浪花節をレコードで聴く③
三代目広沢駒蔵『水戸黄門漫遊記・尼ケ崎の巻』(ローオンレコード)
●水戸黄門が佐々木助三郎と渥美格之進、九紋龍の長次を引き連れての漫遊の途中、尼崎の宿屋町へと入って来ると、可愛らしい娘に声を掛けられ、小松屋という宿屋に泊まることに。ところがその宿は満足にご飯も給仕せず、何か訳がありそうだと、小梅という名の娘に話を聞いてみると、8年前に母親を亡くし、今は後妻のお熊にいじめられ、父親は3年前に倒れてから、三度の食事さえ食べさせることを許されず、裏の漬物小屋で寝ていると告白をする。そのお熊には戸田の伝五右衛門というやくざ者の男がいて、その夜、宿を訪ねてくると、宿屋の主人を殺して高跳びをしようという相談を持ち掛ける。それを耳にした黄門一行は、長次にわざと喧嘩を吹っかけさせてから、二人をお縄にして時の奉行を呼び出す……。
●浪花節はやはり大阪の芸能と思うことは今でもあるが、上方の浪花節の面白さを教えてくれたのが、初代京山幸枝若と、この二代目広沢駒蔵であった。

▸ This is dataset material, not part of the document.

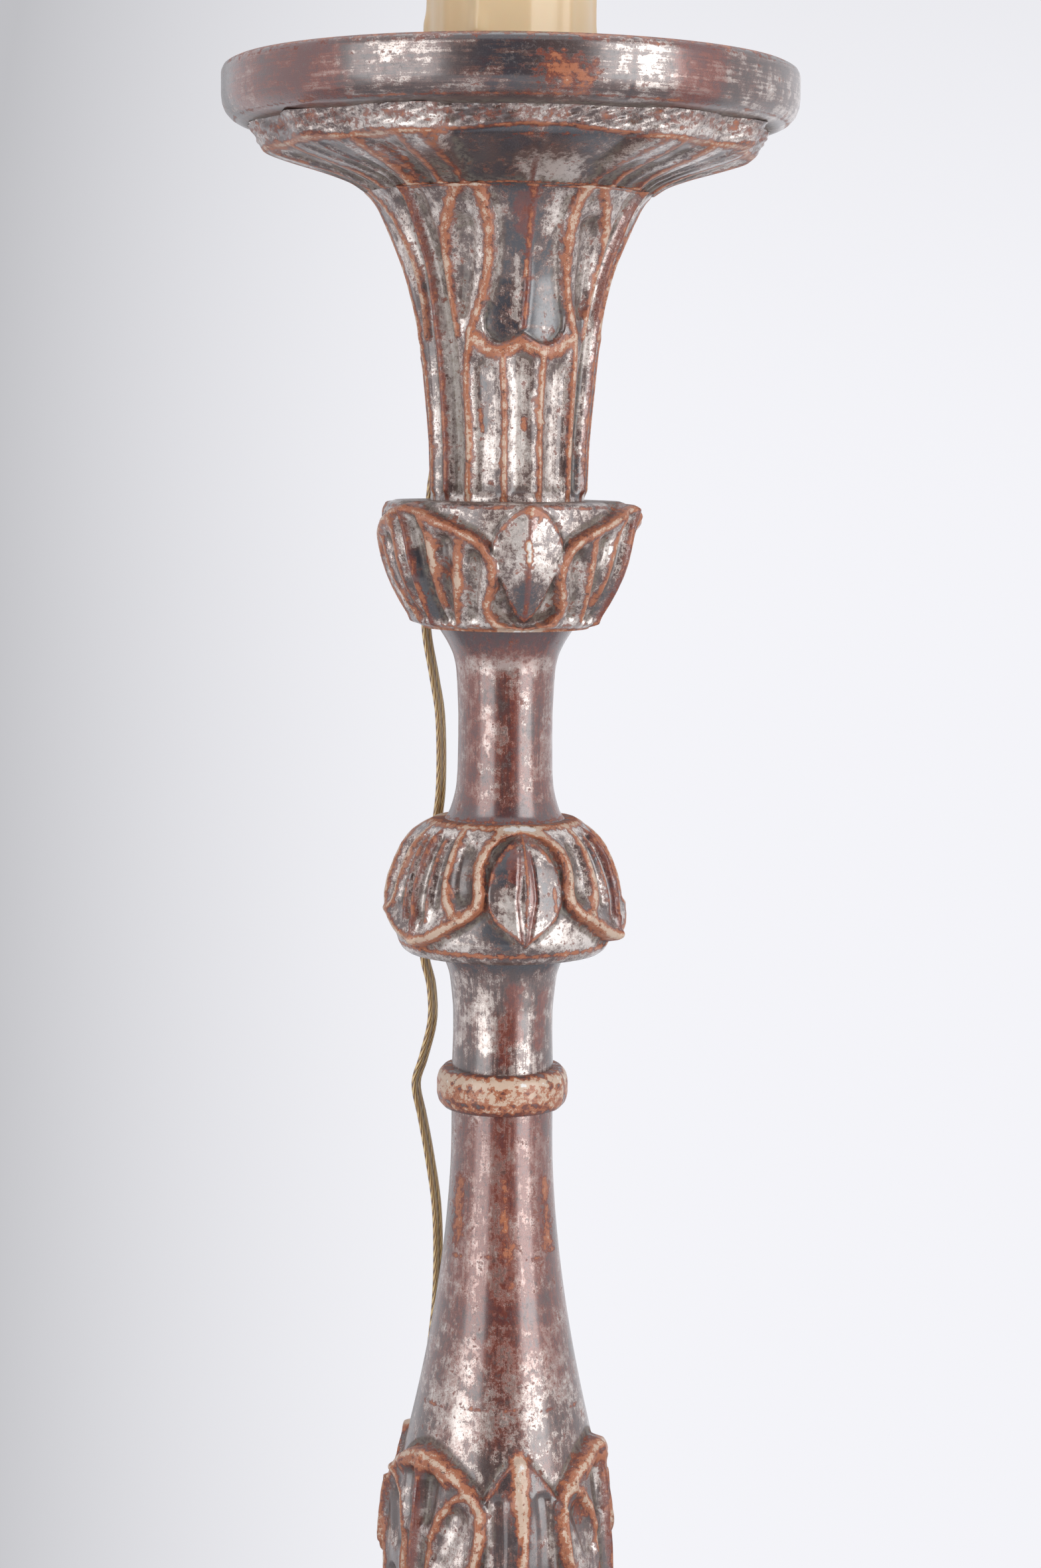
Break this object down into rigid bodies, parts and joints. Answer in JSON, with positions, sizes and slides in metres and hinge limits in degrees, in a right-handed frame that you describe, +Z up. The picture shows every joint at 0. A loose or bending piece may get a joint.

「滑稽浪曲」と冠することもあったように、ケレン味たっぷりの唸りで、活舌もハッキリしていて、とにかく分かりやすくて、面白くて、楽しみやすい浪花節を聴かせてくれた。『左甚五郎』に『紀伊国屋文左衛門』なども聴いたが、やはり『水戸黄門漫遊記』が忘れられない。生で聴いたのは『瓢箪屋の巻』と『湊川の巻』。実はこの『尼ケ崎の巻』は聴いたことはなかった。レコードとは言え、その持ち味は失わず、クスグリ沢山、言葉遊びにたっぷりに演じている。ラストに向けて畳み込んでいくような啖呵の調子も良く、その調子のままに節に入っていくも、黄門がしたためた手紙の「裏を返せば、圀、圀、圀、圀が三つで光圀」等々、ケレンを含めて、水戸黄門ではお馴染みの勧善懲悪が待ち構えている因果応報の結末に向かっていくのがいい。曲師は小池菊江。(2021.09.03.)